The sustainability brief captures both the opportunity and the backlash. Investor appetite for credible climate transition plans and human‑capital disclosures remains strong, but the language has evolved: many boards now talk less about ‘ESG’ as a banner and more about financially material risks and opportunities. Advisers who can connect emissions pathways or supply‑chain audits to value creation — and defend them against political cross‑winds — are finding work even as green‑hype budgets are cut.

Talent markets have adapted in step. Recruiters say London’s communications firms are hiring not only ex‑reporters and investor‑relations managers but also intelligence analysts, data scientists and cyber responders. Pay structures increasingly reward insight generation and issue navigation rather than press‑cuttings volume. That reshapes the day job: a morning might begin with a horizon‑scan on Red Sea shipping risks and end with a rehearsal for an activist defence.

None of this means the City has given up on an IPO revival. Law firms and consultancies report busier ‘IPO readiness’ workstreams and selective hiring in equity‑capital markets support, preparing for a turn in sentiment. Should listings return in 2026, communications teams will still be different from their 2021 selves: more data‑literate, more operational and more embedded alongside treasury, HR and risk. The rebrand is, in that sense, a strategy for all seasons — one that says reputation is a board‑level asset, however companies choose to raise capital.

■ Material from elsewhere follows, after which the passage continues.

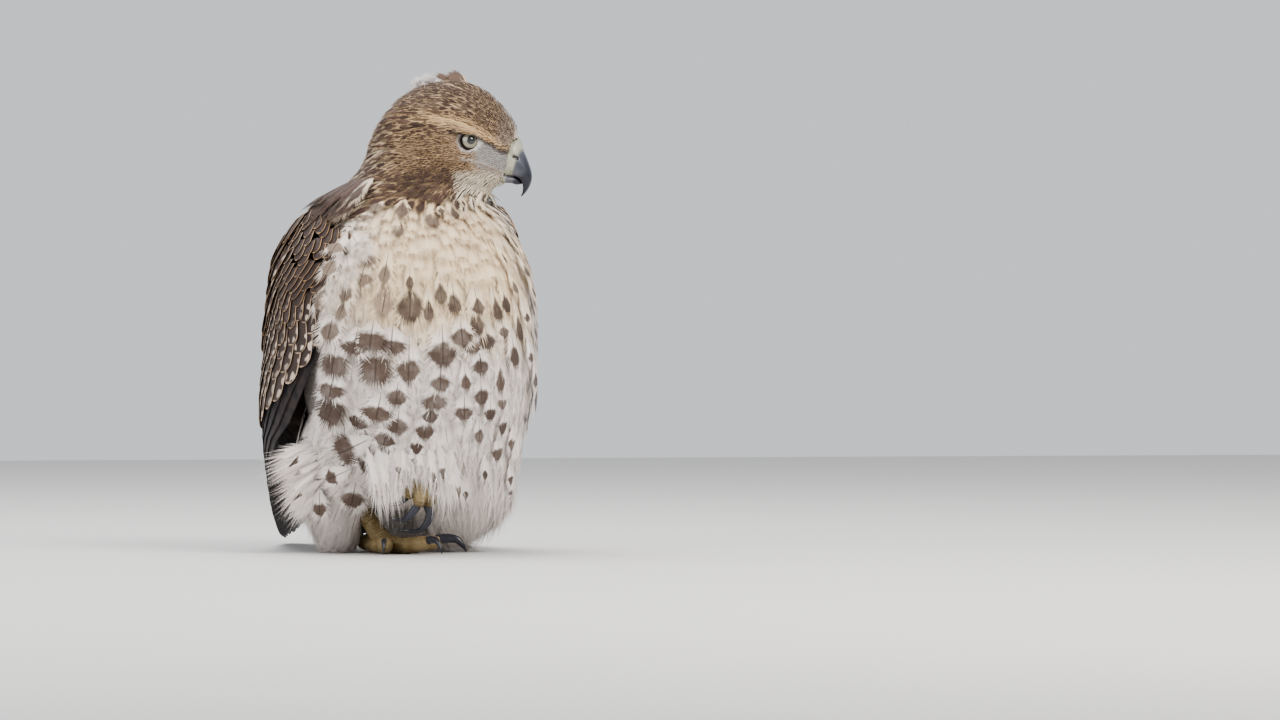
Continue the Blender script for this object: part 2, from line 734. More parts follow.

For now, the pivot to one‑stop counsel looks rational. With deal fees scarce and scrutiny intense, clients want fewer advisers who can do more things well — from activism defence and crisis containment to sustainable business narratives and culture change. In the City of London, where headlines once mattered most on results day, the most sought‑after commodity in August 2025 is quieter: advice that helps leaders make better decisions before the news breaks.